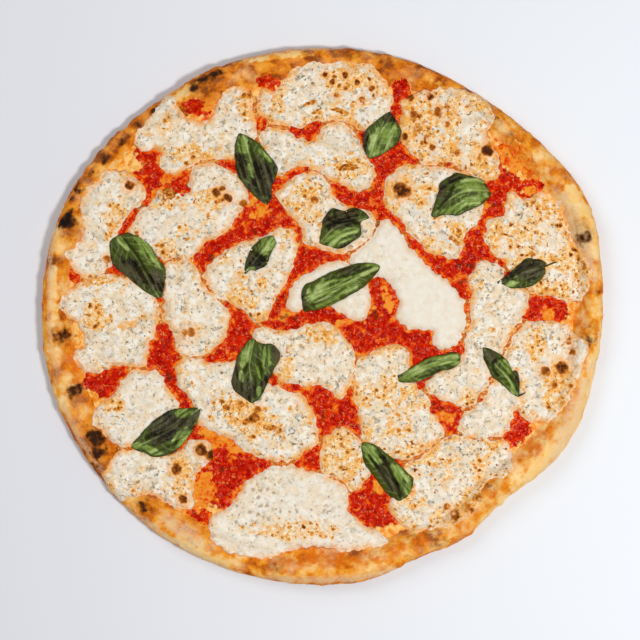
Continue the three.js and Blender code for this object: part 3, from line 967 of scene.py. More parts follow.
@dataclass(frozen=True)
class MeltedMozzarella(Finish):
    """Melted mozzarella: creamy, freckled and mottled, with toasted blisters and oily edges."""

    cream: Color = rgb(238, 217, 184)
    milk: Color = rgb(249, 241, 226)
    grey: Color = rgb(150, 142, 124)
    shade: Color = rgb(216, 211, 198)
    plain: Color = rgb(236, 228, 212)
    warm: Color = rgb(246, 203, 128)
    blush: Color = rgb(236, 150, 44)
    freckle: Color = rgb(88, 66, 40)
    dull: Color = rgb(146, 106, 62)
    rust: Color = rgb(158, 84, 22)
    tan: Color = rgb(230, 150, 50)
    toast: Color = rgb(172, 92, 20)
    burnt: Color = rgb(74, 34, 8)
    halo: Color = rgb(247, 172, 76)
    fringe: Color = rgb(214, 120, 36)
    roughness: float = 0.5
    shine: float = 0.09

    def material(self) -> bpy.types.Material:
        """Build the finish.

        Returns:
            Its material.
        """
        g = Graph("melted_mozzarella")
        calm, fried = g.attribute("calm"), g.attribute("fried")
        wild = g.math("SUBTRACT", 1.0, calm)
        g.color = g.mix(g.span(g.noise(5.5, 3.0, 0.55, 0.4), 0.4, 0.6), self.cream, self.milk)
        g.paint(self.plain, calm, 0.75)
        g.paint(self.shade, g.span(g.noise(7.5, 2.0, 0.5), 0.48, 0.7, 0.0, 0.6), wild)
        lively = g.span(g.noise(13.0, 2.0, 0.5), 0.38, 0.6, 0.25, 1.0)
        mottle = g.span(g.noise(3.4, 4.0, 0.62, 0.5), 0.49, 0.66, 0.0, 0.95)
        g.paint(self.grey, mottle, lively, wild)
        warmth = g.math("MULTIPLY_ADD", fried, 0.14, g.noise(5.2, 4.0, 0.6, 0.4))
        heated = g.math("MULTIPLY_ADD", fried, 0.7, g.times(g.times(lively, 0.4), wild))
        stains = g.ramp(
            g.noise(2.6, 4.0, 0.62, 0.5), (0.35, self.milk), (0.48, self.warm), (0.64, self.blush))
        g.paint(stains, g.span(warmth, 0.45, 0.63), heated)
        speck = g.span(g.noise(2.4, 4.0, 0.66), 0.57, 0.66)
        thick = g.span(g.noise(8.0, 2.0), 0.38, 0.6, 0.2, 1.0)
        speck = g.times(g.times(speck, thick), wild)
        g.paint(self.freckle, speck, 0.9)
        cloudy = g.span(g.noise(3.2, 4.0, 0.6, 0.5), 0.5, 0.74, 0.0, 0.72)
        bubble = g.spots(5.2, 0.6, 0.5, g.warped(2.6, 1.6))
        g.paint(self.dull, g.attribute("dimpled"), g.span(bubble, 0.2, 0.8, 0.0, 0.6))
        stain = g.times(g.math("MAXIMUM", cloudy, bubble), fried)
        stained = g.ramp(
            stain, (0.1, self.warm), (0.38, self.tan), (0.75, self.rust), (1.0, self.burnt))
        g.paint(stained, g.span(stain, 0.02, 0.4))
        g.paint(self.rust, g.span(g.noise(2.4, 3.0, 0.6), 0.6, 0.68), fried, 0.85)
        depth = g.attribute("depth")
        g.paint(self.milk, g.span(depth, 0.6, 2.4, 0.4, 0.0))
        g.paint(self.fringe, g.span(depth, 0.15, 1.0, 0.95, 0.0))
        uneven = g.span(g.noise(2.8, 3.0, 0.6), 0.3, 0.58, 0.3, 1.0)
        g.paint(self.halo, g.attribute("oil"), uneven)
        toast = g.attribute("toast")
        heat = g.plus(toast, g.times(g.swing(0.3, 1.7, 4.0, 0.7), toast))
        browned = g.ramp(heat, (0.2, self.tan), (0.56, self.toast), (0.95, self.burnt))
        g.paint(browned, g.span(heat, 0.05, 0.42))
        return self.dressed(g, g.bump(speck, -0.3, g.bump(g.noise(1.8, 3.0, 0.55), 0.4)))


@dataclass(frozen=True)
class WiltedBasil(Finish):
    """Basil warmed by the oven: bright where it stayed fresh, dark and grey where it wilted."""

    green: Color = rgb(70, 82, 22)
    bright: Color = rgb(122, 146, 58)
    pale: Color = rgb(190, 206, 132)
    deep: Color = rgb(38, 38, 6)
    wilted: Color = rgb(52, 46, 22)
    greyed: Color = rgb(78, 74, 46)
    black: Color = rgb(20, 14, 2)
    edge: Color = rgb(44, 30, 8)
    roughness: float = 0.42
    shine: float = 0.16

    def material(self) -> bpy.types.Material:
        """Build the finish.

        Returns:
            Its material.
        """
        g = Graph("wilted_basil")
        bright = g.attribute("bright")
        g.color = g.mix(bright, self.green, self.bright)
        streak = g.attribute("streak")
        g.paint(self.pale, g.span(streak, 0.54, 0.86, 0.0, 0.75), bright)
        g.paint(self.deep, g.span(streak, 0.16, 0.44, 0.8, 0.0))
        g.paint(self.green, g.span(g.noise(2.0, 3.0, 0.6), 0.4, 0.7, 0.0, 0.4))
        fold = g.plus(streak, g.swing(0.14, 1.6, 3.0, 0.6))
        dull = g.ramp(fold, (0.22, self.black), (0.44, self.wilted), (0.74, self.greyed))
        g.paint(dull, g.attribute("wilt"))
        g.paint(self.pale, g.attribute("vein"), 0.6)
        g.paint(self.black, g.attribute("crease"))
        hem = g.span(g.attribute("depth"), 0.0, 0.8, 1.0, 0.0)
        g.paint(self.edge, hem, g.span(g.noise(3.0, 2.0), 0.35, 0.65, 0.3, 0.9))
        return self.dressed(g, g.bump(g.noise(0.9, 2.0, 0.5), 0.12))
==
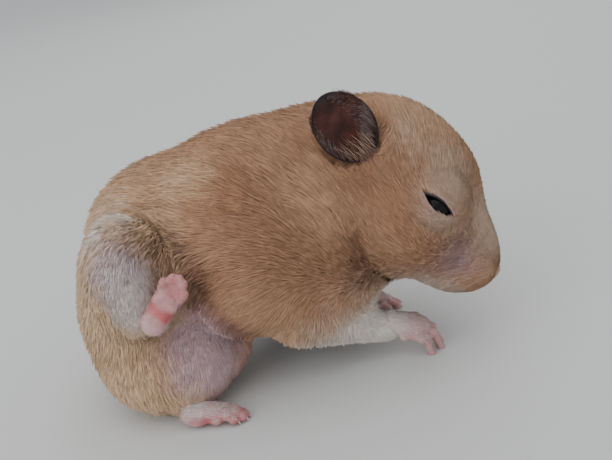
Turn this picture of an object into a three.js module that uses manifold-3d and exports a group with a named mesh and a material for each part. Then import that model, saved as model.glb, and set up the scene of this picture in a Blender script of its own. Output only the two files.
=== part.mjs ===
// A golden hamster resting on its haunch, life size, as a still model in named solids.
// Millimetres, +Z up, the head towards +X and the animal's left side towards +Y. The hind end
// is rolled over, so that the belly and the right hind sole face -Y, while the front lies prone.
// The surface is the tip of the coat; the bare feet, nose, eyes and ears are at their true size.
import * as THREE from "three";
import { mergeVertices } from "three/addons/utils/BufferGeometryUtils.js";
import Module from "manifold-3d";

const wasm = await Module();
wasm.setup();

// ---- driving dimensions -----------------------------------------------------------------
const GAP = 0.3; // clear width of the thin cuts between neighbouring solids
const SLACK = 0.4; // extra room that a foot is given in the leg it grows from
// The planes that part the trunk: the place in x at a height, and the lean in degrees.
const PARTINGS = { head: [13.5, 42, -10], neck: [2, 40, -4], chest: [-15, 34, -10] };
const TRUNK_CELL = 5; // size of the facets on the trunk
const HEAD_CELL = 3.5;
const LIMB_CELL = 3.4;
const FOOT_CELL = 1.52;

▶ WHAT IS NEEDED
In the listing above, locate the line containing "Continue the three.js" and the line containing "mozzarella: creamy, freckled", then transcribe both and every line between them verbatim.

▶ FULL SOLUTION
Continue the three.js and Blender code for this object: part 3, from line 967 of scene.py. More parts follow.
@dataclass(frozen=True)
class MeltedMozzarella(Finish):
    """Melted mozzarella: creamy, freckled and mottled, with toasted blisters and oily edges."""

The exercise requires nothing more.